======== PROVIDED DATA ========

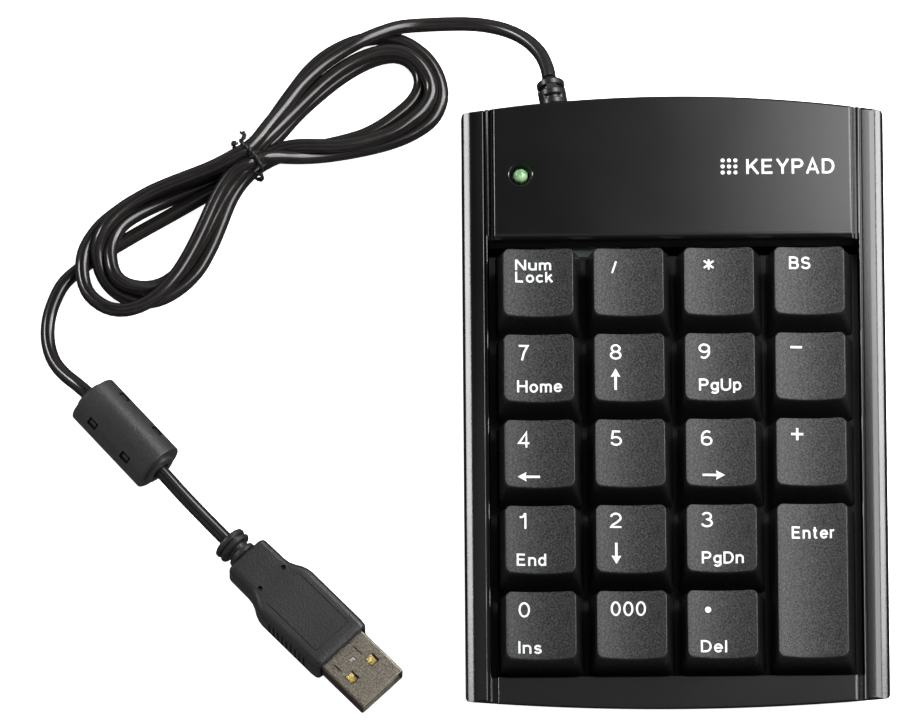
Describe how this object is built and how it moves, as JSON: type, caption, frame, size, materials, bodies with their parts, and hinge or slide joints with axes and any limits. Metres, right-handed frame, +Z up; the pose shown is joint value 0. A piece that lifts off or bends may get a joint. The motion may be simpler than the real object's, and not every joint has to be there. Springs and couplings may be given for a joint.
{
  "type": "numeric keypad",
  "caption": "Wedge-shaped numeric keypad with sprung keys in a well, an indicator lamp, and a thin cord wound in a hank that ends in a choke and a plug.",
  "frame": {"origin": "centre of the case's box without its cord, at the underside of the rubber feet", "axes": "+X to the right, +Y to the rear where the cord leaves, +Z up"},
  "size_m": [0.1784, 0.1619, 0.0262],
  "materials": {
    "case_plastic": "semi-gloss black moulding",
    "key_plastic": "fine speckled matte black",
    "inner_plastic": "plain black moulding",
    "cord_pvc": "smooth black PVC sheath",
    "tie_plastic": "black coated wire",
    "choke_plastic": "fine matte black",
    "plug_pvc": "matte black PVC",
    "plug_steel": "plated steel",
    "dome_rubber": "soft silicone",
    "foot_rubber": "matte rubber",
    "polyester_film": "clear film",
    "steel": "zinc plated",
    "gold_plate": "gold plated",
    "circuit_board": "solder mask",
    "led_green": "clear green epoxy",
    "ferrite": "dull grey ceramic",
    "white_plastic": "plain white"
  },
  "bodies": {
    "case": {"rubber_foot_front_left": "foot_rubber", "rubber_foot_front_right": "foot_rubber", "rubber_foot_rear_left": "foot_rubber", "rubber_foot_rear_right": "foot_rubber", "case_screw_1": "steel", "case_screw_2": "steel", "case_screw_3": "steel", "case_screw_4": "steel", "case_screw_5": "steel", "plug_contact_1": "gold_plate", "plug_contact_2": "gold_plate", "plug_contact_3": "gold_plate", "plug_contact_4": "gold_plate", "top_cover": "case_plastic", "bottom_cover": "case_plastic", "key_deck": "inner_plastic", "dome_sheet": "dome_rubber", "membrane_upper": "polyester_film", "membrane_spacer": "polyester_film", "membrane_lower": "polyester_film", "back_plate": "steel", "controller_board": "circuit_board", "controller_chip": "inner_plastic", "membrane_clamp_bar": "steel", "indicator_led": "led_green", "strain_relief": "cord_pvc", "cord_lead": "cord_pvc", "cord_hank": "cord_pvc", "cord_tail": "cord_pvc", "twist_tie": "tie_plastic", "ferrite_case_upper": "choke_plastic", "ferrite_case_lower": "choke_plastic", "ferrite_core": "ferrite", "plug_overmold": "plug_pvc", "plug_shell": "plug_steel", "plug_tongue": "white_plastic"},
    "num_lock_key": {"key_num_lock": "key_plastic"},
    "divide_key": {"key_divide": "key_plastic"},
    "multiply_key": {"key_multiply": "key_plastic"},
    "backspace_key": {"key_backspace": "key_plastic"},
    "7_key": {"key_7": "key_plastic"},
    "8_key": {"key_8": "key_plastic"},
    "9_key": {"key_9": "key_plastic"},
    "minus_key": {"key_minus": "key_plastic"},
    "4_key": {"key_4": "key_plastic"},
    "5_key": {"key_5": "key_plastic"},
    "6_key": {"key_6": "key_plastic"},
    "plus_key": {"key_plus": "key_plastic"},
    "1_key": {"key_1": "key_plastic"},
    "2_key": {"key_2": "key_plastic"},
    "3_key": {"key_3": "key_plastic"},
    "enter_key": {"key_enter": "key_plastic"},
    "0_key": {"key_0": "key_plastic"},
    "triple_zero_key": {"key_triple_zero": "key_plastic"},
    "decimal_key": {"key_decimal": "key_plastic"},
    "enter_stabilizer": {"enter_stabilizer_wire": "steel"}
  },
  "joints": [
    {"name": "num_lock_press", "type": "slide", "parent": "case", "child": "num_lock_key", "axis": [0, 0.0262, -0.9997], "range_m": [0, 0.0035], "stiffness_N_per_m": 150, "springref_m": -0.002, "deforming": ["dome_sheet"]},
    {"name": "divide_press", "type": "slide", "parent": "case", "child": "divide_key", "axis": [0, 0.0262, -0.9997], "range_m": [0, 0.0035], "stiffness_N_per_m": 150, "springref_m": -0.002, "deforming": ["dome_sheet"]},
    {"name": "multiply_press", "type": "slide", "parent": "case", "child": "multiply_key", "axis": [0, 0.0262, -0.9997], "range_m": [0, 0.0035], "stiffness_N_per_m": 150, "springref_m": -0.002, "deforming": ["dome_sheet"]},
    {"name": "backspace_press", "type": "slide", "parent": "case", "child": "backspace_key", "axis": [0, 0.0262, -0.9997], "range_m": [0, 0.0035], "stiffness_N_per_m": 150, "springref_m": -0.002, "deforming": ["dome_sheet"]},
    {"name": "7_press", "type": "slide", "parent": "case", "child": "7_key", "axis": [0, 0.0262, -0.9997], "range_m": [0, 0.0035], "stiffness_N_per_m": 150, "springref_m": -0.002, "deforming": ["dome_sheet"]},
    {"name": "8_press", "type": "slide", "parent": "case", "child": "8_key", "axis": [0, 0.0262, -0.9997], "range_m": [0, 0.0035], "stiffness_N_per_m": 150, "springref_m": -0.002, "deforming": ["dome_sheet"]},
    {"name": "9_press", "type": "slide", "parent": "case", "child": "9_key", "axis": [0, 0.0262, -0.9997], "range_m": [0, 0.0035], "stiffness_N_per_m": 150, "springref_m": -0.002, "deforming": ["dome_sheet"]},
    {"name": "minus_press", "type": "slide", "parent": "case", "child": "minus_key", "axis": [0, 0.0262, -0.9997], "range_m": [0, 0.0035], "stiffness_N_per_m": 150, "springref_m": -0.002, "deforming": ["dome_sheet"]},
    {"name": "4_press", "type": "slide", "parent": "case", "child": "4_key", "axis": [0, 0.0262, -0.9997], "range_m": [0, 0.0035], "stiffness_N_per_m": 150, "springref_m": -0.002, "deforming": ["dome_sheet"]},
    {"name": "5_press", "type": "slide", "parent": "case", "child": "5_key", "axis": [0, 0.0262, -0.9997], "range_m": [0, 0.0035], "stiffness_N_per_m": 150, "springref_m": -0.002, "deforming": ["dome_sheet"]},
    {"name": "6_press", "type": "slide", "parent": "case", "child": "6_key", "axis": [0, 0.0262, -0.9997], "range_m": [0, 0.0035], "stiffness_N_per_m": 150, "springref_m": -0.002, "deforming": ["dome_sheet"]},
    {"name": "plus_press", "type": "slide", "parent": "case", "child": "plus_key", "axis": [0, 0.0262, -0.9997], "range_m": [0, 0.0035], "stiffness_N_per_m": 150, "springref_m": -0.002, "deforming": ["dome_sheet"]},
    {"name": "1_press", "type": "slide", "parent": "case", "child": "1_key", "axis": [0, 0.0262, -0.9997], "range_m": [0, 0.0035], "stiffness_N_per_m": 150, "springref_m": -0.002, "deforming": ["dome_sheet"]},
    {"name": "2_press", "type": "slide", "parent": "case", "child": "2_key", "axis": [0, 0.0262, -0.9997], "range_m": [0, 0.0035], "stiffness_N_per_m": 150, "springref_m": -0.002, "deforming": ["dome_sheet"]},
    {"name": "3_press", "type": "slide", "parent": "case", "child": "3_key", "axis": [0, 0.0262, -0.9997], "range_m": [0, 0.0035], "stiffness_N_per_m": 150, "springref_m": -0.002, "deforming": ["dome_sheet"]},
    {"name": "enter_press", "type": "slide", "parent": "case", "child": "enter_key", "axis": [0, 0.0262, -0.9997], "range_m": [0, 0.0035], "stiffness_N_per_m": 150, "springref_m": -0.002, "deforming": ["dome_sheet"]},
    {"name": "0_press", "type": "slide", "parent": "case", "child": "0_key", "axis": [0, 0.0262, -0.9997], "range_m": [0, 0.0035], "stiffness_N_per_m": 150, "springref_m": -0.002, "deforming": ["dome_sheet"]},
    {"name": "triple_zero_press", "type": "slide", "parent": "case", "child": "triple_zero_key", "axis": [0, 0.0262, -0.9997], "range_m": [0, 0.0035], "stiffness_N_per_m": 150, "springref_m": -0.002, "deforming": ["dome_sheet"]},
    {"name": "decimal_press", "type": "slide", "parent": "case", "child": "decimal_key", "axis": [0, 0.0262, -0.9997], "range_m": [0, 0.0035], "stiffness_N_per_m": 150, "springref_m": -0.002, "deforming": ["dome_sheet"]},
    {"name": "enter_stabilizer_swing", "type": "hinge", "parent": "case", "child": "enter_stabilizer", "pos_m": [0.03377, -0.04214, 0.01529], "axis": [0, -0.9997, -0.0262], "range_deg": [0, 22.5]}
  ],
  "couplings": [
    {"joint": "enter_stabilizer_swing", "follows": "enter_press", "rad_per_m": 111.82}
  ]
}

========
======== PROVIDED DATA ========

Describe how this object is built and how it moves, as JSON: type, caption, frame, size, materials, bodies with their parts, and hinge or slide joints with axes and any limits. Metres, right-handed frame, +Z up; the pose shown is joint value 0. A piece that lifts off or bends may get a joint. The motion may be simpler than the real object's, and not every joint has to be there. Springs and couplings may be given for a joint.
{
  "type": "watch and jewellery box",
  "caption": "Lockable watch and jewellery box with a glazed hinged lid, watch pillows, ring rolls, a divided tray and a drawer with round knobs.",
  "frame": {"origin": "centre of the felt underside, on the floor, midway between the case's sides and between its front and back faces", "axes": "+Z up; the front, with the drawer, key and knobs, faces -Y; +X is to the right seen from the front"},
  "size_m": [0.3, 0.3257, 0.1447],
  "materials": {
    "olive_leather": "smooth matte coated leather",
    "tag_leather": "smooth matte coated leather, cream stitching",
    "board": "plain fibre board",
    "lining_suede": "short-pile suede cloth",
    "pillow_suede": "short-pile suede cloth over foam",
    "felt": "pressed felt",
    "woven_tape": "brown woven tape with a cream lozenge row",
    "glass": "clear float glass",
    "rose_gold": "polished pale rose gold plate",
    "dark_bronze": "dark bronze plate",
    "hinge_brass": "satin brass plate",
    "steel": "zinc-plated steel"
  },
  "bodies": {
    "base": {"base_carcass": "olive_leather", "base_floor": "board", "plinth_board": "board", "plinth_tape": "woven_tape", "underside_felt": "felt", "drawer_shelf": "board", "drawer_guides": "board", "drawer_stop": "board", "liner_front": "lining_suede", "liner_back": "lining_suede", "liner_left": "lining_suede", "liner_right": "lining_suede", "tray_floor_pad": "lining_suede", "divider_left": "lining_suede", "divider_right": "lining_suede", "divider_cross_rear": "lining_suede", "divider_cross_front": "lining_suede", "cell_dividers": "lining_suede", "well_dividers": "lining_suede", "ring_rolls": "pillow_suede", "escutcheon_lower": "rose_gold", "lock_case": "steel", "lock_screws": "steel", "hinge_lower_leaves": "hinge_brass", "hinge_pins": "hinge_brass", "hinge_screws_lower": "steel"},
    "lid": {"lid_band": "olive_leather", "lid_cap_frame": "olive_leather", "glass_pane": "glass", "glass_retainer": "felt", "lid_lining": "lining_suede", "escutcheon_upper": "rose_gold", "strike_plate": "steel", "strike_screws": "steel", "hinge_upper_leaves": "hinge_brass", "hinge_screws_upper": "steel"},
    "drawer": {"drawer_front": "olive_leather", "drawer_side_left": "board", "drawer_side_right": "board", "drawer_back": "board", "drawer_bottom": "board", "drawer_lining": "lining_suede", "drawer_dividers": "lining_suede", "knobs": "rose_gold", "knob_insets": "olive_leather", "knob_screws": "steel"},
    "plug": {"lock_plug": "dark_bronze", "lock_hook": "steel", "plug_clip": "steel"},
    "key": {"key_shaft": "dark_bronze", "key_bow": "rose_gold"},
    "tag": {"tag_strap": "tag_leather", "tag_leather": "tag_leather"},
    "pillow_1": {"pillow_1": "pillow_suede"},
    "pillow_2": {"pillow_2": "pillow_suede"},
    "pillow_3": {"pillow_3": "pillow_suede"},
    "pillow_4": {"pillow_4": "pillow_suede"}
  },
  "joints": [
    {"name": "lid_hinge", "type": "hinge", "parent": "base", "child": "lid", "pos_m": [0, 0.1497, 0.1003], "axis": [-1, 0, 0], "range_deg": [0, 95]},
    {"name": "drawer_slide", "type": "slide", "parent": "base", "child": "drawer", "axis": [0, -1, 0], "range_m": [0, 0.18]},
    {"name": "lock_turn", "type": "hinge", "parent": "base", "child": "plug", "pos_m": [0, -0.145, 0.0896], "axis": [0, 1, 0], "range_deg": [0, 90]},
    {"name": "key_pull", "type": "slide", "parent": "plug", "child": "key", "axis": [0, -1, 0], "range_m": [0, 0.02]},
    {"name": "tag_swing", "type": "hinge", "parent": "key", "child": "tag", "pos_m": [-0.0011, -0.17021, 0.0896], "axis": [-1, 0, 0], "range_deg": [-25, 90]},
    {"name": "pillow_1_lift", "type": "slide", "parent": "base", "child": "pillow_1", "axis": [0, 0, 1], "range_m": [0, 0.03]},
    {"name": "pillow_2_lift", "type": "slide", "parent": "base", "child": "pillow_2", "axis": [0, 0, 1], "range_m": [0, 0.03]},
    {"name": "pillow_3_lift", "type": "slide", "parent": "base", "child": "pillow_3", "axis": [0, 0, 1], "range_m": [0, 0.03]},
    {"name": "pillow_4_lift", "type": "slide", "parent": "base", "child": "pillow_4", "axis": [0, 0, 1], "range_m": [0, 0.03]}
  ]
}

========
======== PROVIDED DATA ========

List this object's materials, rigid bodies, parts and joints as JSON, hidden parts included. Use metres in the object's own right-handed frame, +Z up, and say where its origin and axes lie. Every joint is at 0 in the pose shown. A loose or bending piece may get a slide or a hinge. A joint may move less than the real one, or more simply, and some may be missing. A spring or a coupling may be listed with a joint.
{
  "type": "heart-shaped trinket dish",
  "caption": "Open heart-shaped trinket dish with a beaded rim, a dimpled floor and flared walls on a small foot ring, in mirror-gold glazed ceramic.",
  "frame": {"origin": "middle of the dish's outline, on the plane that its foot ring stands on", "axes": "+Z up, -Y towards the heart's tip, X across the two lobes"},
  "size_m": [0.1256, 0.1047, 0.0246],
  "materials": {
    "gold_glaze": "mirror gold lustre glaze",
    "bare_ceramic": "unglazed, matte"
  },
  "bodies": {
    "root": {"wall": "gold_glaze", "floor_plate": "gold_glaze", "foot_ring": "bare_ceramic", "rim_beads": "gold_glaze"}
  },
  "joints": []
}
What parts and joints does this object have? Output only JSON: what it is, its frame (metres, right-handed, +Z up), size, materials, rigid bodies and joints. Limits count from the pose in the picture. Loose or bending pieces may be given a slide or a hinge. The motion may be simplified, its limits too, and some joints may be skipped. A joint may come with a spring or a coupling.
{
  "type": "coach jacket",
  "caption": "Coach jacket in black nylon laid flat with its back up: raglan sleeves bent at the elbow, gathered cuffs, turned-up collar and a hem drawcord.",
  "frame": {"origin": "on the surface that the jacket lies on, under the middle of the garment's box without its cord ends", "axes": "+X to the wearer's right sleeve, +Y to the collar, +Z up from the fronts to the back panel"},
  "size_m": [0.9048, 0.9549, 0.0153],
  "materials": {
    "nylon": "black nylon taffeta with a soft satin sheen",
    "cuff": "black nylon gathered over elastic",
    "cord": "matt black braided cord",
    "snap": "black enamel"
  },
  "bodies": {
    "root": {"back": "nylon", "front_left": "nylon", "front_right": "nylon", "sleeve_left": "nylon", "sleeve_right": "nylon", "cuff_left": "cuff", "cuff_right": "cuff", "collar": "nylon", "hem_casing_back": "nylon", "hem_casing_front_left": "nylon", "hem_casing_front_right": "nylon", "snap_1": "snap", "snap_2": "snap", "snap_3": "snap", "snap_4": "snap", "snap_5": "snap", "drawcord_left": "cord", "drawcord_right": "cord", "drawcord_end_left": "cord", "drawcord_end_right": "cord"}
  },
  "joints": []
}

========

SHORT PROBLEM => Wherever "rigid" shows up in a line, copy that line.

SOLUTION FOR THIS PROBLEM =>
List this object's materials, rigid bodies, parts and joints as JSON, hidden parts included. Use metres in the object's own right-handed frame, +Z up, and say where its origin and axes lie. Every joint is at 0 in the pose shown. A loose or bending piece may get a slide or a hinge. A joint may move less than the real one, or more simply, and some may be missing. A spring or a coupling may be listed with a joint.
What parts and joints does this object have? Output only JSON: what it is, its frame (metres, right-handed, +Z up), size, materials, rigid bodies and joints. Limits count from the pose in the picture. Loose or bending pieces may be given a slide or a hinge. The motion may be simplified, its limits too, and some joints may be skipped. A joint may come with a spring or a coupling.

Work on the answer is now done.